Japan paper and wheat paste repair to fold. I’m going to have to do this with most, if not all, of the pages. This could make the book more bulky, so a rethink might be needed about how to repair the cover to accommodate it…
Today is a big day in the progress of Flynn post-PhD, a.k.a. ‘the wilderness months’. Today I have received a book for me to review for H-Animal, and I have to confess that I am really looking forward to reading it. Diana Ahmed’s Success Depends on the Animals: Emigrants, Livestock, and Wild Animals on the Overland Trails, 1840-1869. More to follow…

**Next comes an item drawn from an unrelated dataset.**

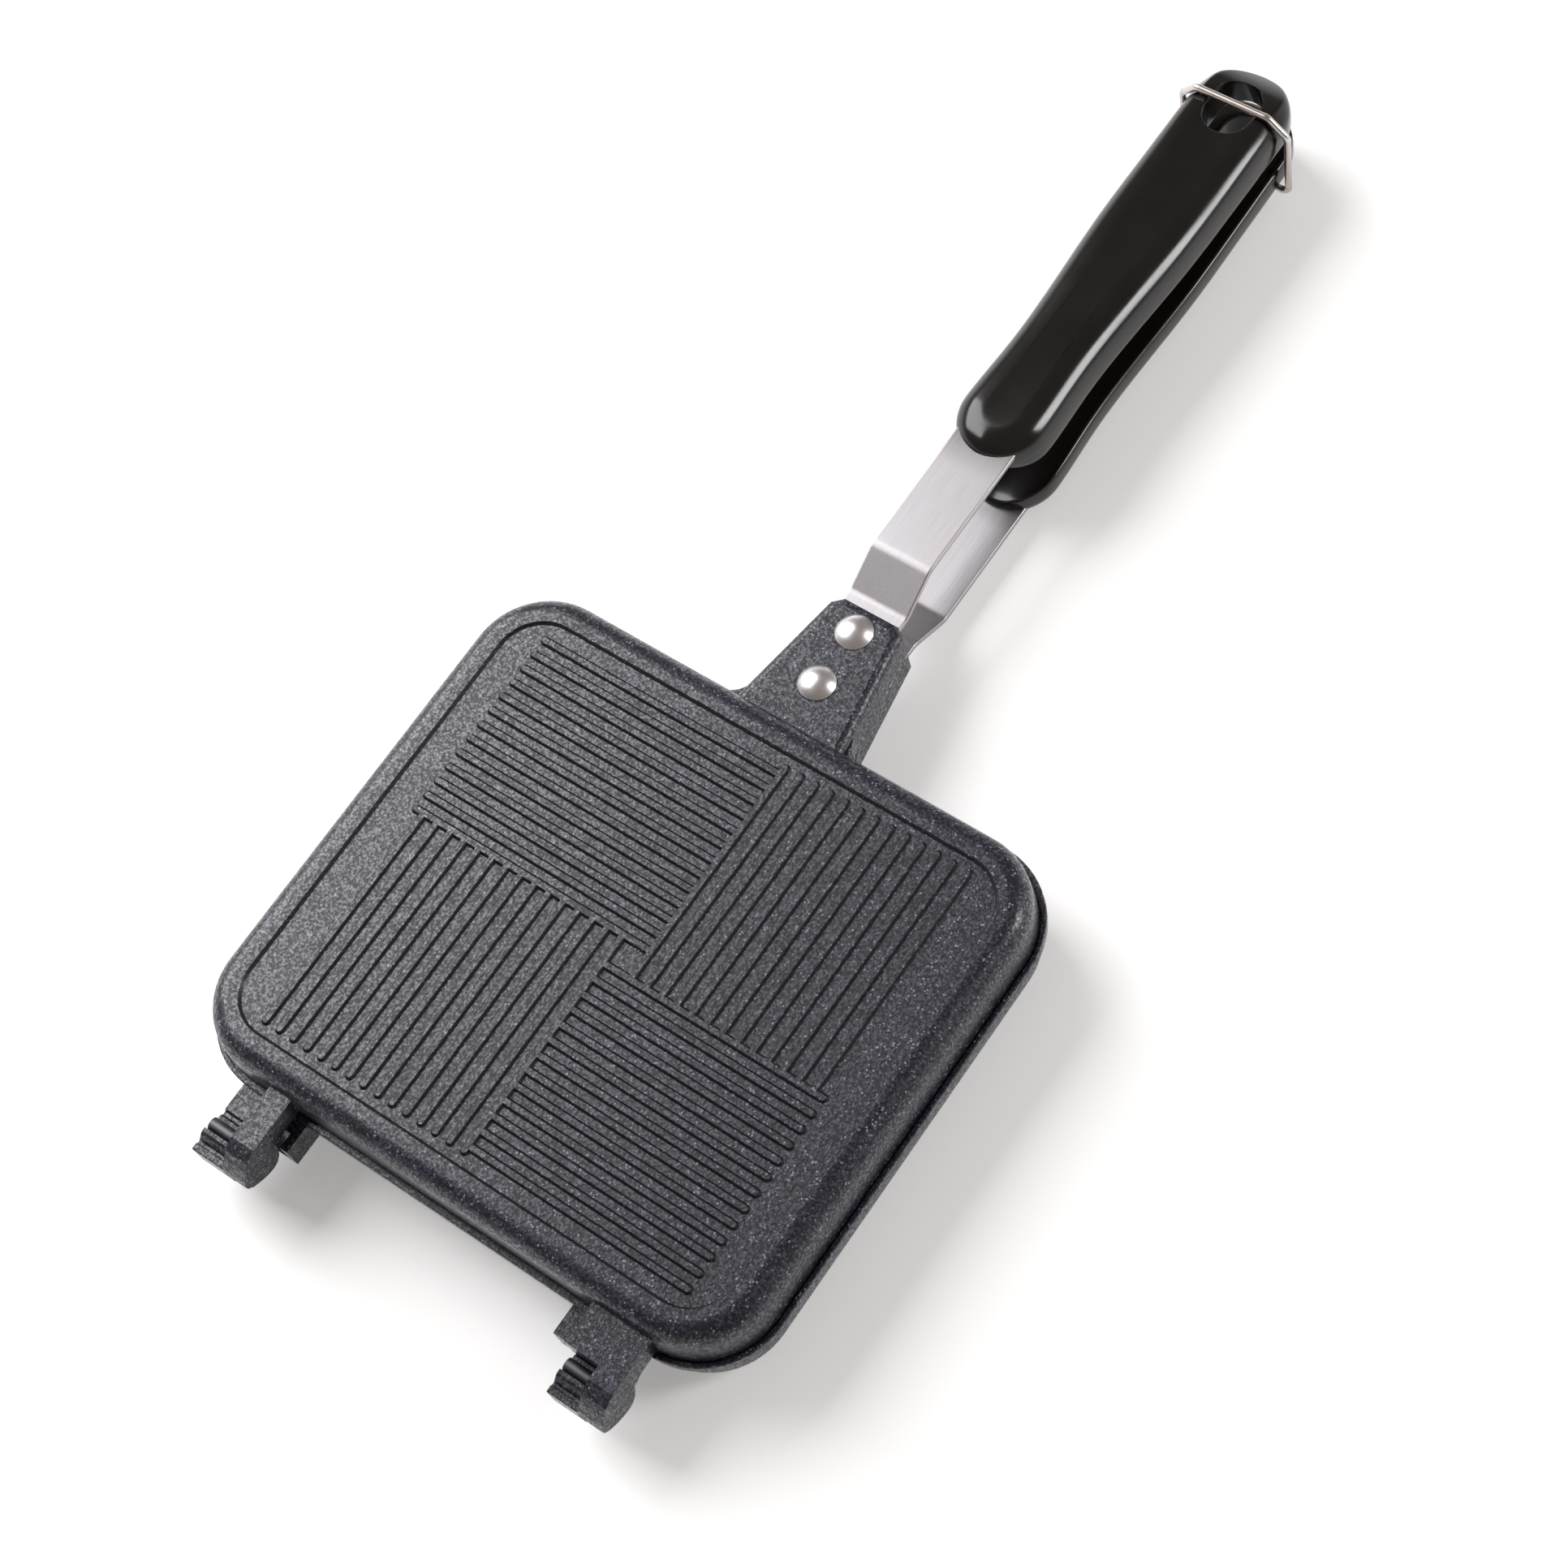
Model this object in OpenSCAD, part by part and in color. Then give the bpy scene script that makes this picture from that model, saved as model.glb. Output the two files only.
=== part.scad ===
// Hinged sandwich iron: two cast trays, hook hinges, strap handles and a wire clip.
// Millimetres. X runs along the hinge, Y towards the handle, Z up.
// The origin is the centre of the lower tray's outer ring, which is the plane z = 0.

/* [Castings] */
// Length of the outer ring along the hinge
ring_x = 154; // [150:0.5:160]
// Width of the outer ring towards the handle
ring_y = 132.2; // [130:0.2:136]
// Corner radius of the outer ring
ring_corner = 15; // [13:0.5:18]
// Width of the ring's flat top
ring_width = 2.4; // [1.5:0.1:3]
// Height of ring and ribs above the field
relief = 0.8; // [0.4:0.1:1.1]
// Height of one casting from seam to ring
half_height = 14.5; // [14:0.5:17]
// Radius of the shoulder between ring and wall
shoulder = 5.5; // [4.5:0.5:5.5]
// How far the rim stands out beyond the ring
rim_out = 5.9; // [5.8:0.1:6.4]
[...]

It looks like a may have a publisher. Good news! But now the work begins! Again! 🙂 Although I am looking forward to taking out all the ‘gubbins’ that made it into a PhD thesis and getting back to telling a story about the soldier-horse relationship. Exciting times! By ‘it’ I of course mean ‘the mighty tome’ that totally took over the last five years of my life. (The PhDers out there will know what I mean.) Nose to the wheel, shoulder to the grindstone, onwards and outwards etc. etc. …
Had another go at The Horse and the War last week, and progress had definitely been made. Not quite ready to ‘case it in’ as we wanted the glue to dry before going any further. (By ‘we’ I mean Matt Edwards and me under his tuition.) Nevertheless, it’s already looking much better than it did. All the pages have been repaired and sewn back together using a sewing frame, the end pages have also been sewn in, and the spine repaired. The spine repairs have been done on the inside of the cover, so as to avoid altering the book’s outward appearance. Really pleased so far! Just about summing up the courage to have a go on my own. Maybe not on anything precious though aye?! TTFN.
After what seems to have been an unreasonably long time spent tinkering with forms, the latest book submission for Sense and Sentimentality is off to the publishers. Now to wait and see…
Meanwhile, I’ve been working on another book repair. This time Captain Sidney Galtrey’s The Horse and the War. Published in 1918, when materials were in short supply, it isn’t the most robustly constructed book ever. It does, however, have some lovely (and very interesting) Lionel Edwards illustrations in it amongst other things. Again, some work is being put into getting it back into shape.
This time, I don’t altogether blame my ‘PhDing’, so much as the numerous trips to China and back The Horse and the War has been forced to withstand over the last four and a half years. I am fairly certain Captain Galtrey would never have anticipated that his book would rack up quite that many air miles!!!
P.S. Yes, the post-its were me. Sorry!!!! (Now safely removed.)